= Vecino =

Term in the Spanish Empire denoting social status

'Vecino' means either "neighbour", or resident of a location in modern Spanish. Historically in the Spanish Empire it referred instead to a householder of considerable social position in a town or a city, and was similar to "freeman" or "freeholder."

==Historical use==
In the Spanish Empire, a vecino was a person who had a house and home in a town or city and contributed to its expenses, not necessarily living nearby; or a local figure of some worth but not an aristocrat, often the encomendero holding land in the surrounding countryside with a house within a nearby city. A person with a house in a place that he contributes to can be a vecino without living there. In the Empire the term implied a certain social status, with a meaning similar to "freeman" or "freeholder".

In 17th century Seville, a vecino was a person who had received citizenship (naturaleza de vecindad) from the city, and had clearly defined rights and financial obligations. A residente (resident) had permanent residence, but did not have the rights and obligations of a vecino.

In the American colonies a vecino was sometimes a person of relatively high status, more than just free. In the "Indies" (Indias)—the American colonies such as the Viceroyalty of the Río de la Plata—a vecino had to be married, living in the location, a property-owner, and of good public reputation. There were military formations of vecinos, and only vecinos were summoned to an open cabildo (an extraordinary open meeting of the administrative council). Although many laws referred to vecinos, and others specified qualifications of residence, property, and respectability, the term vecino as such was in general use and not explicitly defined.

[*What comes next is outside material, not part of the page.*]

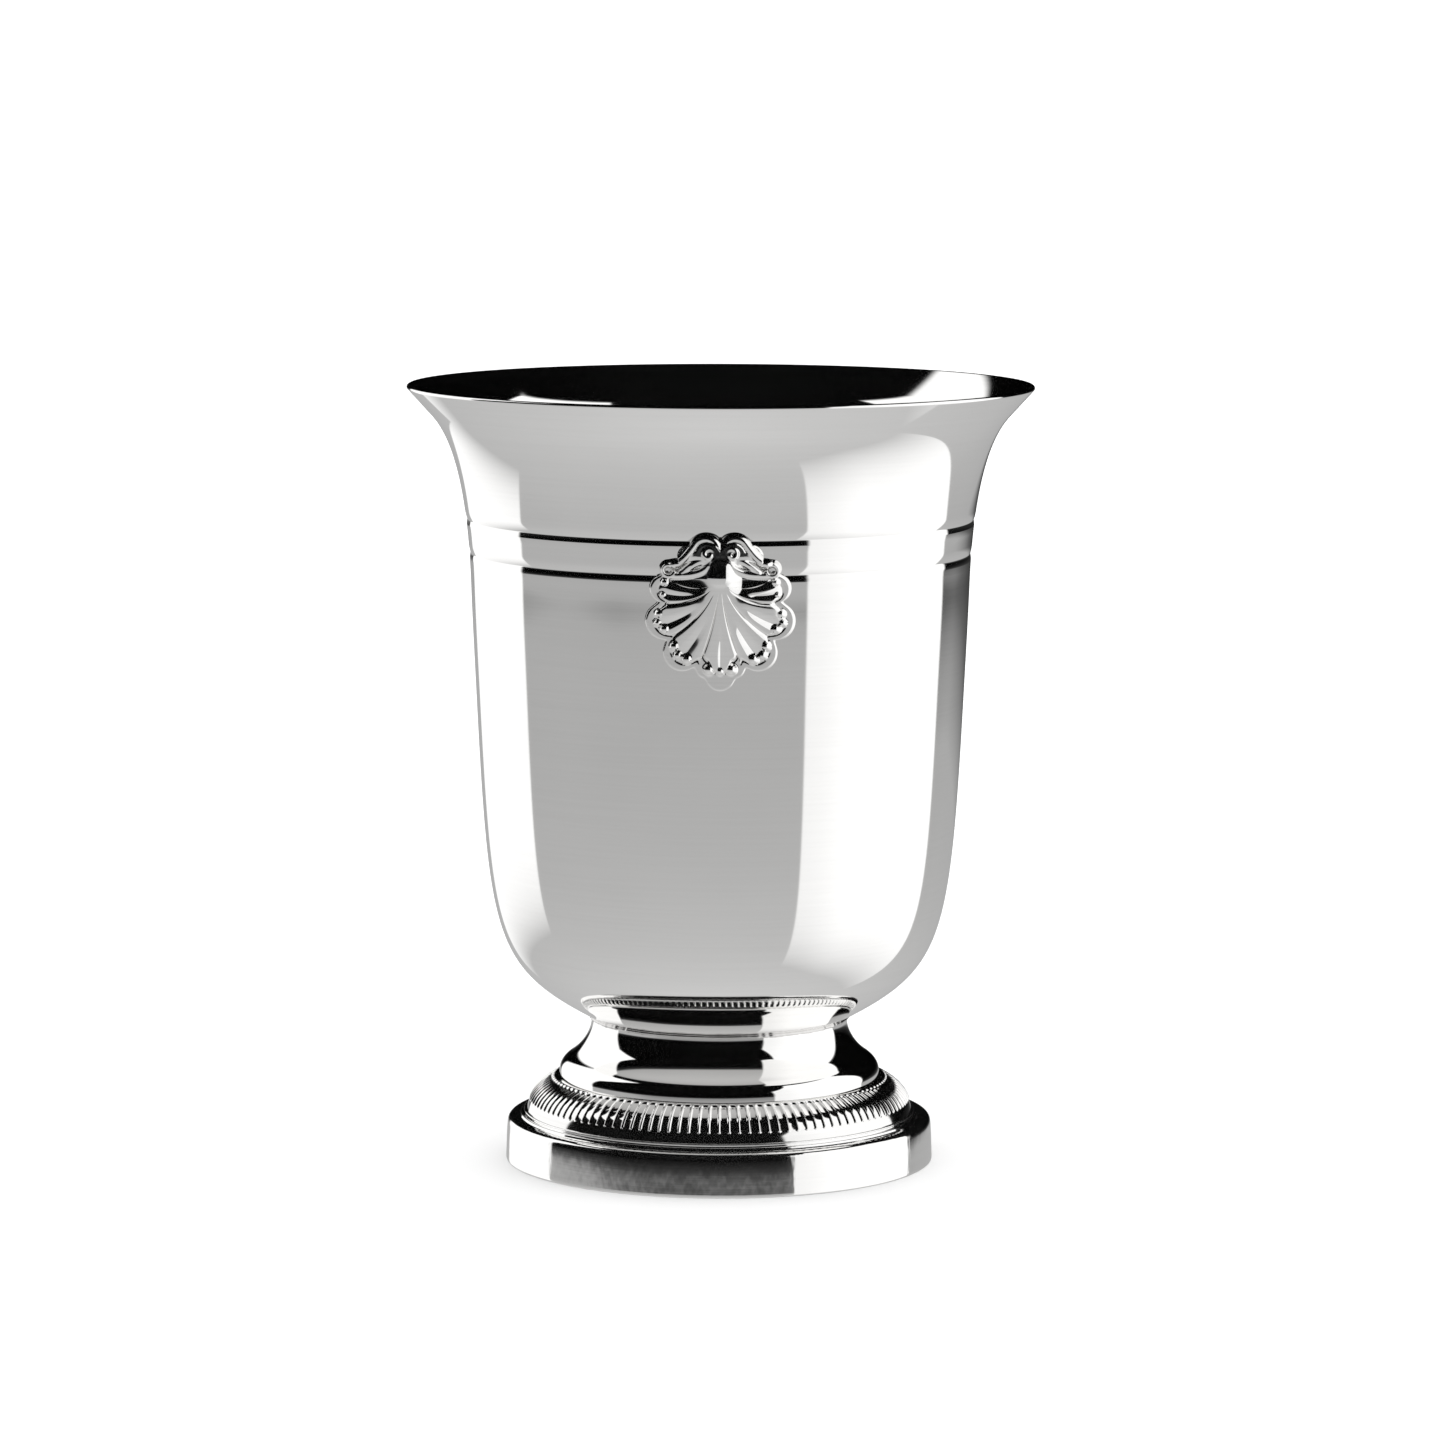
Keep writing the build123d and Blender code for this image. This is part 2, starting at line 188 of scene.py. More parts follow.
def swept(first, second, third, last, count):
    """Points on the smooth curve of four control points."""
    first, second, third, last = (np.asarray(point, float) for point in (first, second, third, last))
    t = np.linspace(0, 1, count)[:, None]
    back = 1 - t
    return back**3 * first + 3 * back**2 * t * second + 3 * back * t**2 * third + t**3 * last


def bend(start, start_angle, end, end_angle, pulls, count):
    """Points on a smooth curve that leaves and arrives at given headings."""
    second = np.asarray(start, float) + heading(start_angle) * pulls[0]
    third = np.asarray(end, float) - heading(end_angle) * pulls[1]
    return swept(start, second, third, end, count)


def arc(centre, radius, start, end, count):
    """Points on a circle's arc; angles in degrees, anticlockwise from outward."""
    turn = np.radians(np.linspace(start, end, count))
    return np.asarray(centre) + radius * np.column_stack((np.cos(turn), np.sin(turn)))


def joined(*pieces):
    """One run of points from several, without the doubled ends."""
    points = np.vstack([np.atleast_2d(np.asarray(piece, float)) for piece in pieces])
    keep = np.ones(len(points), bool)
    keep[1:] = np.linalg.norm(np.diff(points, axis=0), axis=1) > 1e-6
    return points[keep]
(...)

In the Viceroyalty, the status of vecino was important enough that the sons and daughters of vecinos who did not themselves qualify were referred to as hijo de vecino (son or daughter of a vecino), and entitled to some privileges. According to the relevant laws, the Leyes de Indias, IV, V, 8: "the sons [and daughters] and legitimate descendants of the residents are honoured with the title well-born sons [or daughters] from a known location [hijosdalgos de solar conocido] so that the population of that place (according to law 6 of book IV) and others of the Indies [i.e., Americas] should know them as such and as people of noble lineage, granting them all honours and privileges due to the well-born and gentlemen of Castile."